### [WHAT TO PRODUCE]
Repeat each line exactly, leaving nothing out.

### [STORED DATA]

** START **

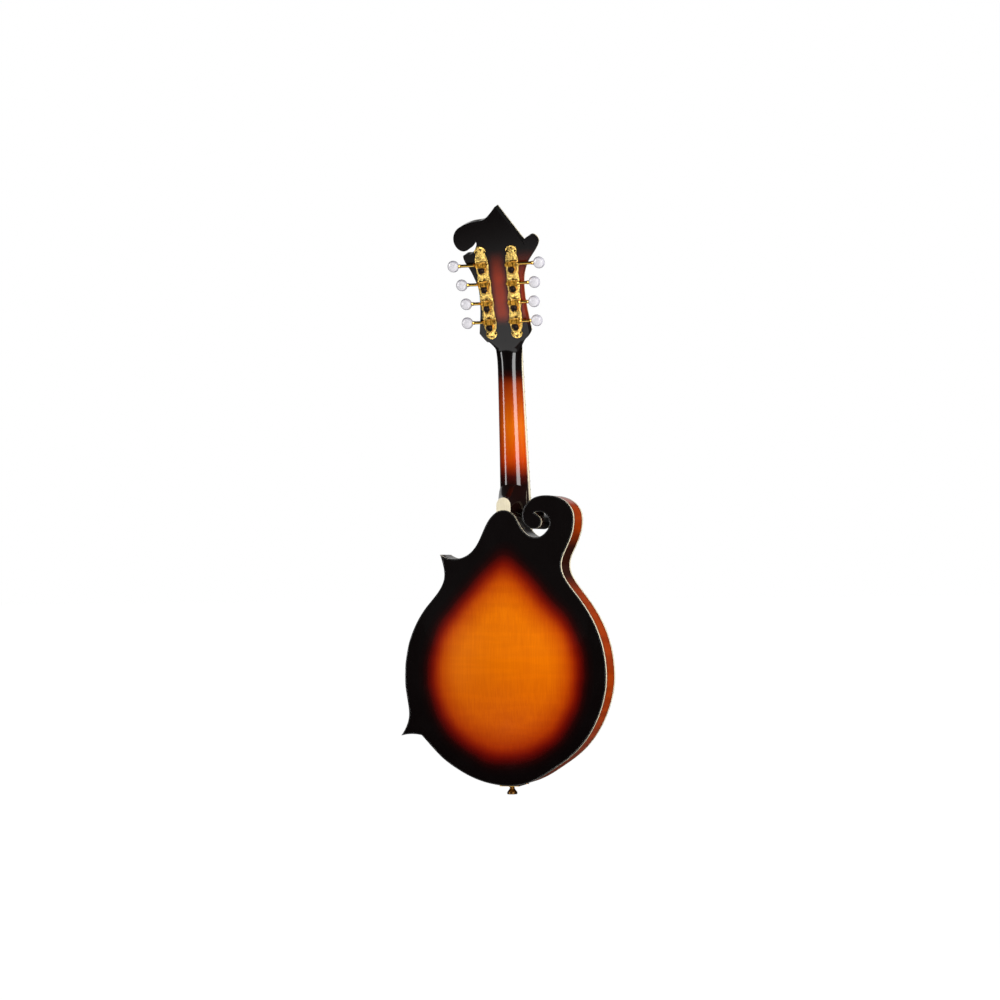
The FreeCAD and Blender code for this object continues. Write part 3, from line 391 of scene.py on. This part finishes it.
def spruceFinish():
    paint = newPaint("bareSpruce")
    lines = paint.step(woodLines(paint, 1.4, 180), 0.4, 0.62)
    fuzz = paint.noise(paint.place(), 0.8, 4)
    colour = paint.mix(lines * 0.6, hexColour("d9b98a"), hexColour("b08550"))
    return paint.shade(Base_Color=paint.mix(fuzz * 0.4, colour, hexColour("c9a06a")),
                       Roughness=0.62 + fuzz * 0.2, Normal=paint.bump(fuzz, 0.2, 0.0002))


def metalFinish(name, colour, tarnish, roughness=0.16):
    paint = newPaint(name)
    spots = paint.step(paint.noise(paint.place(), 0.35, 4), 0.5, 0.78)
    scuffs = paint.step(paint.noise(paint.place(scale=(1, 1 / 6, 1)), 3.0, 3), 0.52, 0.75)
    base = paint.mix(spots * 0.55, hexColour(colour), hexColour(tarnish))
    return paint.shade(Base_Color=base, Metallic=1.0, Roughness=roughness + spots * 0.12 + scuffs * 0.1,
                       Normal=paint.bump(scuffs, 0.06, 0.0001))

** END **

### [RESPONSE]
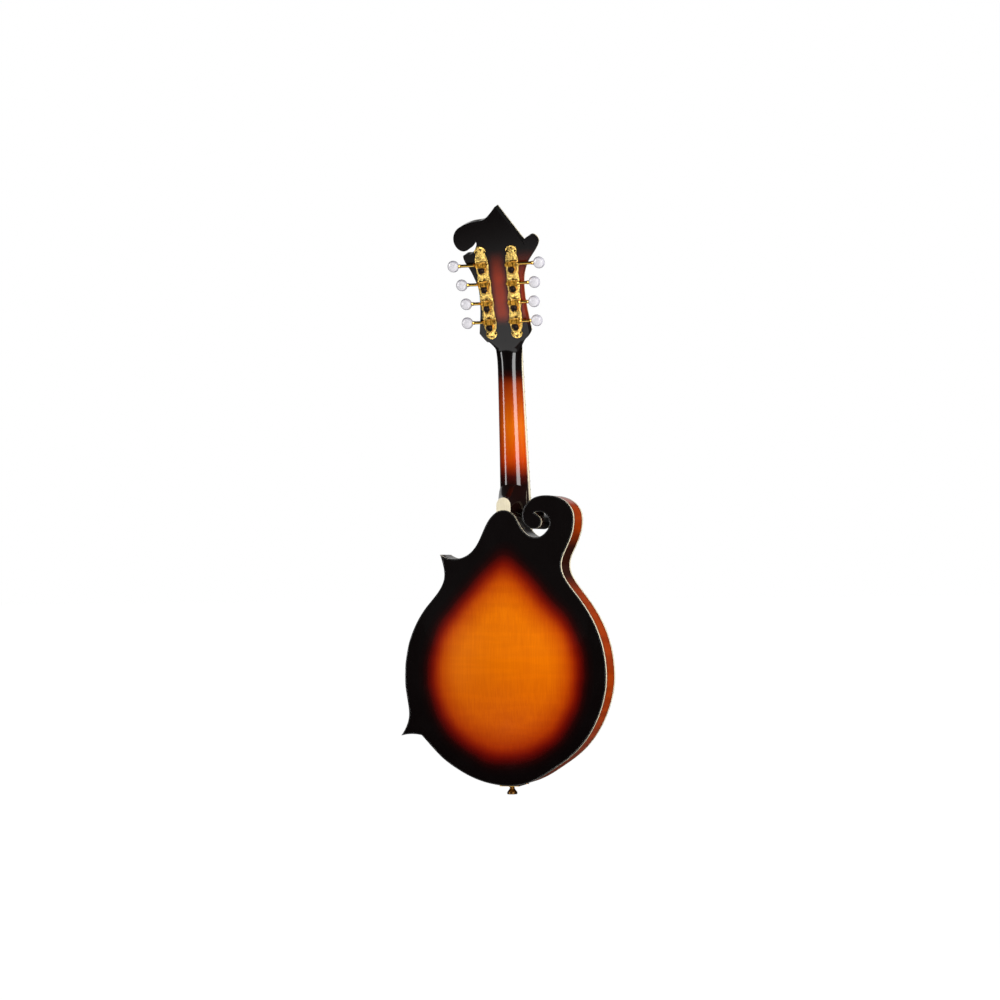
The FreeCAD and Blender code for this object continues. Write part 3, from line 391 of scene.py on. This part finishes it.
def spruceFinish():
    paint = newPaint("bareSpruce")
    lines = paint.step(woodLines(paint, 1.4, 180), 0.4, 0.62)
    fuzz = paint.noise(paint.place(), 0.8, 4)
    colour = paint.mix(lines * 0.6, hexColour("d9b98a"), hexColour("b08550"))
    return paint.shade(Base_Color=paint.mix(fuzz * 0.4, colour, hexColour("c9a06a")),
                       Roughness=0.62 + fuzz * 0.2, Normal=paint.bump(fuzz, 0.2, 0.0002))


def metalFinish(name, colour, tarnish, roughness=0.16):
    paint = newPaint(name)
    spots = paint.step(paint.noise(paint.place(), 0.35, 4), 0.5, 0.78)
    scuffs = paint.step(paint.noise(paint.place(scale=(1, 1 / 6, 1)), 3.0, 3), 0.52, 0.75)
    base = paint.mix(spots * 0.55, hexColour(colour), hexColour(tarnish))
    return paint.shade(Base_Color=base, Metallic=1.0, Roughness=roughness + spots * 0.12 + scuffs * 0.1,
                       Normal=paint.bump(scuffs, 0.06, 0.0001))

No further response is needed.